Using the data that follows, return exactly the lines from the one that contains "points = [vertex.co" through the one that contains "obj.data.transform(world)", ends included.

START COLLECTED DATA

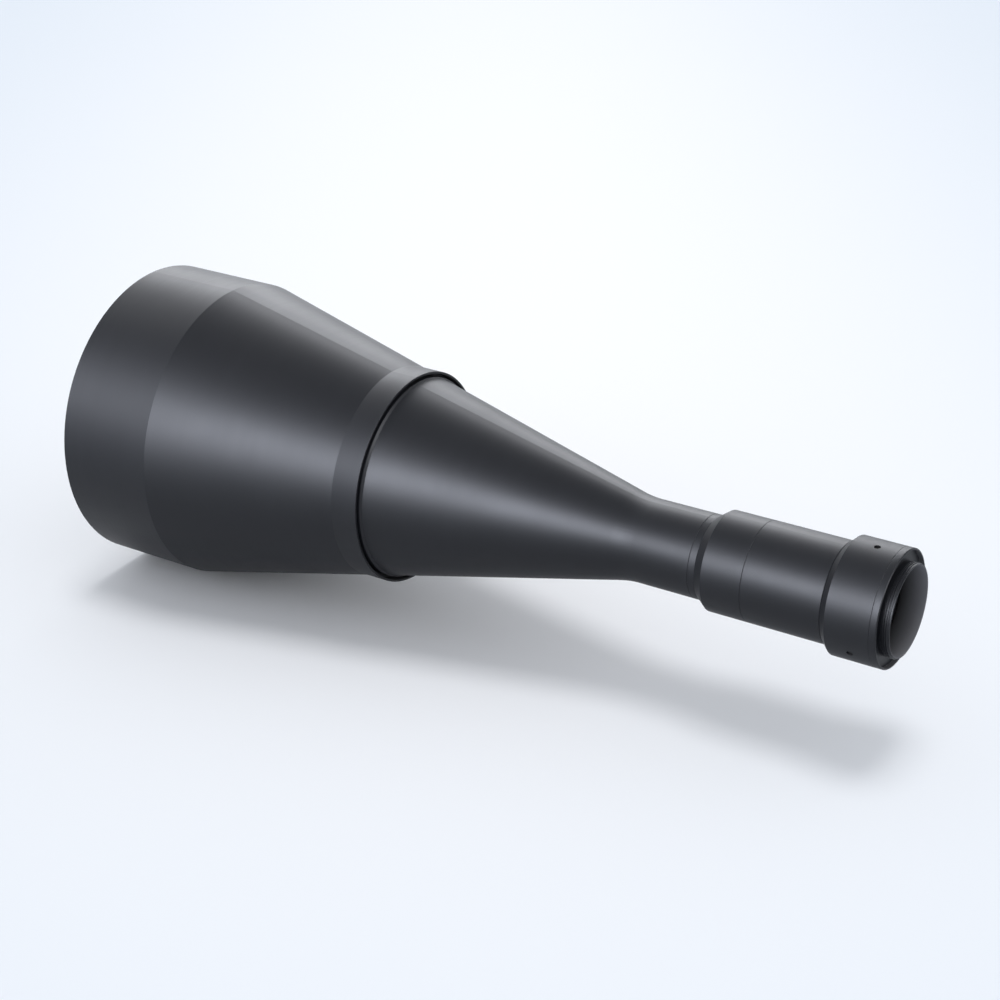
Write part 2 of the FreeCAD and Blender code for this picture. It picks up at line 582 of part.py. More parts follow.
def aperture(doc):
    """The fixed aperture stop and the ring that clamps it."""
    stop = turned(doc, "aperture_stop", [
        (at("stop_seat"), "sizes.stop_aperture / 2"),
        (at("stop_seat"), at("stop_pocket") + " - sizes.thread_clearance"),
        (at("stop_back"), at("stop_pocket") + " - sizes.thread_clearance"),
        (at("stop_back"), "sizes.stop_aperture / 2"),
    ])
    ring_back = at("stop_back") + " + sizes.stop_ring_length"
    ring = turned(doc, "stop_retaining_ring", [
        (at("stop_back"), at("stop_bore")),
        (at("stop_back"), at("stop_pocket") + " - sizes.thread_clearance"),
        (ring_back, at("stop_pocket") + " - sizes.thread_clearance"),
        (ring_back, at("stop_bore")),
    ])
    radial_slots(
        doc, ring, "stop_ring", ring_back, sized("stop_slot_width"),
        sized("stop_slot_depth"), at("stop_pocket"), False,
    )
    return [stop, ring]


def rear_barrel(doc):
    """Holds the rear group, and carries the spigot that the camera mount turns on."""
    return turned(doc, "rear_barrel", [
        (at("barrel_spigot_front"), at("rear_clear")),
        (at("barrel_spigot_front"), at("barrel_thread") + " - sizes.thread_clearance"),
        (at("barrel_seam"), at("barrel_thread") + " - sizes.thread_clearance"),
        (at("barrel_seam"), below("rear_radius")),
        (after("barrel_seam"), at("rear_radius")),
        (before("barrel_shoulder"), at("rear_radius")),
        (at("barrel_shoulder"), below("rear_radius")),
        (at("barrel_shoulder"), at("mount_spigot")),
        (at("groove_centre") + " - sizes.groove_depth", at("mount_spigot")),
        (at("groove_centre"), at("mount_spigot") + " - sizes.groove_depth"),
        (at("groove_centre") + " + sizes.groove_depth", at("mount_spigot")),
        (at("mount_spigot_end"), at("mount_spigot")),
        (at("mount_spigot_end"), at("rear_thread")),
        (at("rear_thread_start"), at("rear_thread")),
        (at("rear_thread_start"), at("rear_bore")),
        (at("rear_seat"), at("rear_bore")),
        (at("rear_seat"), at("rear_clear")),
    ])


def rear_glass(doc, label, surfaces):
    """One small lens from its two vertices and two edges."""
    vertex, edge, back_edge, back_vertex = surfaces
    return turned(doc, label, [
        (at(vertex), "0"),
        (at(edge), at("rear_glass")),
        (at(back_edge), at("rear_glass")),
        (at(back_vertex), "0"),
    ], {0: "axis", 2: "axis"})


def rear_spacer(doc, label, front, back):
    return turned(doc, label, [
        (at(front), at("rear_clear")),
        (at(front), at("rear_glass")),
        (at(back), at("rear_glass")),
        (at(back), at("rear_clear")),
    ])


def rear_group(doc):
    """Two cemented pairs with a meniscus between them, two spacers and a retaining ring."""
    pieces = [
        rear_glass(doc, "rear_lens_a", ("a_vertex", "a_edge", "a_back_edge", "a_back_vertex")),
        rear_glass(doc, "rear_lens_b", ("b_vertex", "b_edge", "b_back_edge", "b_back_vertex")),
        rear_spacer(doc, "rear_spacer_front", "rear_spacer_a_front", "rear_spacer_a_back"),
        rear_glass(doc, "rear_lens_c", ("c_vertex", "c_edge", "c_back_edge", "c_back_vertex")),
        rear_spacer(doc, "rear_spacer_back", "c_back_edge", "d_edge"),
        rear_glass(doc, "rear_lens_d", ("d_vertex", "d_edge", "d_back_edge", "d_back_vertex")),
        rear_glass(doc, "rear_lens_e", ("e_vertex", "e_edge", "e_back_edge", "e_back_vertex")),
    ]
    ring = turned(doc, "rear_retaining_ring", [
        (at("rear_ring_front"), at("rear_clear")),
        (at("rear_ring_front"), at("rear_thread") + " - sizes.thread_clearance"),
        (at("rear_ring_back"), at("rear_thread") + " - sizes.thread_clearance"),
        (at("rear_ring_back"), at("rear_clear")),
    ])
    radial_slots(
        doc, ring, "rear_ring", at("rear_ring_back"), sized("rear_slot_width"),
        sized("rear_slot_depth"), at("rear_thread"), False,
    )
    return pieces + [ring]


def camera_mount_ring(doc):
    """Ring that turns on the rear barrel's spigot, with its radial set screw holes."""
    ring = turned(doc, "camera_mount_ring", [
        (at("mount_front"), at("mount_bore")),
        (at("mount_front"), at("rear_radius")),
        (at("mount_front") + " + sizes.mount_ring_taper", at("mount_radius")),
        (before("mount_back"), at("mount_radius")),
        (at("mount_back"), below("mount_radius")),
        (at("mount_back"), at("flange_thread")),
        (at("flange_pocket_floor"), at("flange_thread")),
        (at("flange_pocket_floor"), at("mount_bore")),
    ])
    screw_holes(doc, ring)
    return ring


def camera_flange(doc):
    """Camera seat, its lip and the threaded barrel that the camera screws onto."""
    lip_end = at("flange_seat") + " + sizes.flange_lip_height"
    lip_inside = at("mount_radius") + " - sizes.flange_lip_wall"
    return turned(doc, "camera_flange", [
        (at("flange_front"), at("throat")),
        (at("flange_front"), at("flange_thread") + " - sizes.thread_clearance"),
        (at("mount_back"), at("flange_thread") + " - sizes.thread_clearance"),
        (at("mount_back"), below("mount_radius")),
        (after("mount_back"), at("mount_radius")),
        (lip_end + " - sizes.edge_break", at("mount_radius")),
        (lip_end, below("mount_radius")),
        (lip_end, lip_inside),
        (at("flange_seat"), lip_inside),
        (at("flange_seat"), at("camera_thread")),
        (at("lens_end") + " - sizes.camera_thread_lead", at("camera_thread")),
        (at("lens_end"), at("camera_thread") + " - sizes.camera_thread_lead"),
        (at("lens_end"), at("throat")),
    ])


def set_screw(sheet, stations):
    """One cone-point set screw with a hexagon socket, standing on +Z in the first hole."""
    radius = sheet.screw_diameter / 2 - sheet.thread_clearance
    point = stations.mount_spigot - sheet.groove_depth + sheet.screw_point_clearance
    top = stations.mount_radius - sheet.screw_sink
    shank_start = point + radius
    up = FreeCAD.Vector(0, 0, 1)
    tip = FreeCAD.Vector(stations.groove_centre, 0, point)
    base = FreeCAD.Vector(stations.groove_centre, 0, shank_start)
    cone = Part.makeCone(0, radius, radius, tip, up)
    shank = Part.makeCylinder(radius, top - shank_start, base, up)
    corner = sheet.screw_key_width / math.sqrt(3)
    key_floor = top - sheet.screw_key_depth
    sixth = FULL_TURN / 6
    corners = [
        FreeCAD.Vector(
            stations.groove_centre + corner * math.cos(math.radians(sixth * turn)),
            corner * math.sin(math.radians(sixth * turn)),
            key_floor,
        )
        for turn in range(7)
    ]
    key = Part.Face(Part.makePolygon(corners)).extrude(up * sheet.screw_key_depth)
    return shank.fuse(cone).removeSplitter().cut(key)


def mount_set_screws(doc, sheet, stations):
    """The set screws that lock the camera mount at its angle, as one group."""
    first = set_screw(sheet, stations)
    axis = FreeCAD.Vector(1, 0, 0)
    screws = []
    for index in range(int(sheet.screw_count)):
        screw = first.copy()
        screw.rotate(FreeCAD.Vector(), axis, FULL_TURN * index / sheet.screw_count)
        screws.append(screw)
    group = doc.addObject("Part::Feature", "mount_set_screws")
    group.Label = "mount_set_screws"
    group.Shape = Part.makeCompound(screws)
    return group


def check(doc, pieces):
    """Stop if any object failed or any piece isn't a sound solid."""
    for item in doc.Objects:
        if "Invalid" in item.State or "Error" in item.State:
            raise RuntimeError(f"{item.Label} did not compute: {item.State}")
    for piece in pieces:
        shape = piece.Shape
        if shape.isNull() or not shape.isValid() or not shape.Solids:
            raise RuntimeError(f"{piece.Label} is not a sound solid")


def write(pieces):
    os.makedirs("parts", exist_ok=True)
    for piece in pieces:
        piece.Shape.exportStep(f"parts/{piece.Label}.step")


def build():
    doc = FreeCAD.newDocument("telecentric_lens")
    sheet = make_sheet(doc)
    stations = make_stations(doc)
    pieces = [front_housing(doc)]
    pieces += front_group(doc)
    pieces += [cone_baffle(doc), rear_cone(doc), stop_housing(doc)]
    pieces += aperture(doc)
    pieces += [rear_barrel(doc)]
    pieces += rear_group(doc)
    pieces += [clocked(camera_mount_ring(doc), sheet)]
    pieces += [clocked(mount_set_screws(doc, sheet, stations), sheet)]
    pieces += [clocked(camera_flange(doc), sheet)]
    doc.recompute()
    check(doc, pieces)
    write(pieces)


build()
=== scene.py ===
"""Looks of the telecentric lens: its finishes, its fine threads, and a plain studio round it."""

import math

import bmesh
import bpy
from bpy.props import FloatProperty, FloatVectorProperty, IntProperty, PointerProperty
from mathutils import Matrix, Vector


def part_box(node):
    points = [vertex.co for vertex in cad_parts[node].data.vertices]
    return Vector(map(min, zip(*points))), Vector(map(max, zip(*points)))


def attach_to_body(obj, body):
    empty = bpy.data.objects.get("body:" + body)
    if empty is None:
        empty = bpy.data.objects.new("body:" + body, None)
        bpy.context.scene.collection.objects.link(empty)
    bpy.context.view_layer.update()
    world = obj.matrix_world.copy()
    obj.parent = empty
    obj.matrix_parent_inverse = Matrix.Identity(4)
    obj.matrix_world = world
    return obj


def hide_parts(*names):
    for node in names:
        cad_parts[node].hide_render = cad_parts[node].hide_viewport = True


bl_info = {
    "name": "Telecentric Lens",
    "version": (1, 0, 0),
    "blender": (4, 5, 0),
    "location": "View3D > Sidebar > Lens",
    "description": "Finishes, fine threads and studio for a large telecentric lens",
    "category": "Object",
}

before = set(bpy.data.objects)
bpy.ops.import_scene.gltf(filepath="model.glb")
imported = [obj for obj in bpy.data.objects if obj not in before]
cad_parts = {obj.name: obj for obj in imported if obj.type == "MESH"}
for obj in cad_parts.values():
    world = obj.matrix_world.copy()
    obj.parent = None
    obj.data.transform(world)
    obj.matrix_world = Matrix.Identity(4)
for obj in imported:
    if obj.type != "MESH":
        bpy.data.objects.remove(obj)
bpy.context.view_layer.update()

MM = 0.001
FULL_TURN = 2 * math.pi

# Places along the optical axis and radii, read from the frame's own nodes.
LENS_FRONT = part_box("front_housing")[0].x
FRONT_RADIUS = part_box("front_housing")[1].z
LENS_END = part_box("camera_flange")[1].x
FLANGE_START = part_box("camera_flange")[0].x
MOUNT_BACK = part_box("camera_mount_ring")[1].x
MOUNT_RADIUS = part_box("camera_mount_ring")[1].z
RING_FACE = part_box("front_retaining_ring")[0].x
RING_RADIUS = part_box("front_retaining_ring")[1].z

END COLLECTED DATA

◆ **TASK OUTPUT**:
    points = [vertex.co for vertex in cad_parts[node].data.vertices]
    return Vector(map(min, zip(*points))), Vector(map(max, zip(*points)))


def attach_to_body(obj, body):
    empty = bpy.data.objects.get("body:" + body)
    if empty is None:
        empty = bpy.data.objects.new("body:" + body, None)
        bpy.context.scene.collection.objects.link(empty)
    bpy.context.view_layer.update()
    world = obj.matrix_world.copy()
    obj.parent = empty
    obj.matrix_parent_inverse = Matrix.Identity(4)
    obj.matrix_world = world
    return obj


def hide_parts(*names):
    for node in names:
        cad_parts[node].hide_render = cad_parts[node].hide_viewport = True


bl_info = {
    "name": "Telecentric Lens",
    "version": (1, 0, 0),
    "blender": (4, 5, 0),
    "location": "View3D > Sidebar > Lens",
    "description": "Finishes, fine threads and studio for a large telecentric lens",
    "category": "Object",
}

before = set(bpy.data.objects)
bpy.ops.import_scene.gltf(filepath="model.glb")
imported = [obj for obj in bpy.data.objects if obj not in before]
cad_parts = {obj.name: obj for obj in imported if obj.type == "MESH"}
for obj in cad_parts.values():
    world = obj.matrix_world.copy()
    obj.parent = None
    obj.data.transform(world)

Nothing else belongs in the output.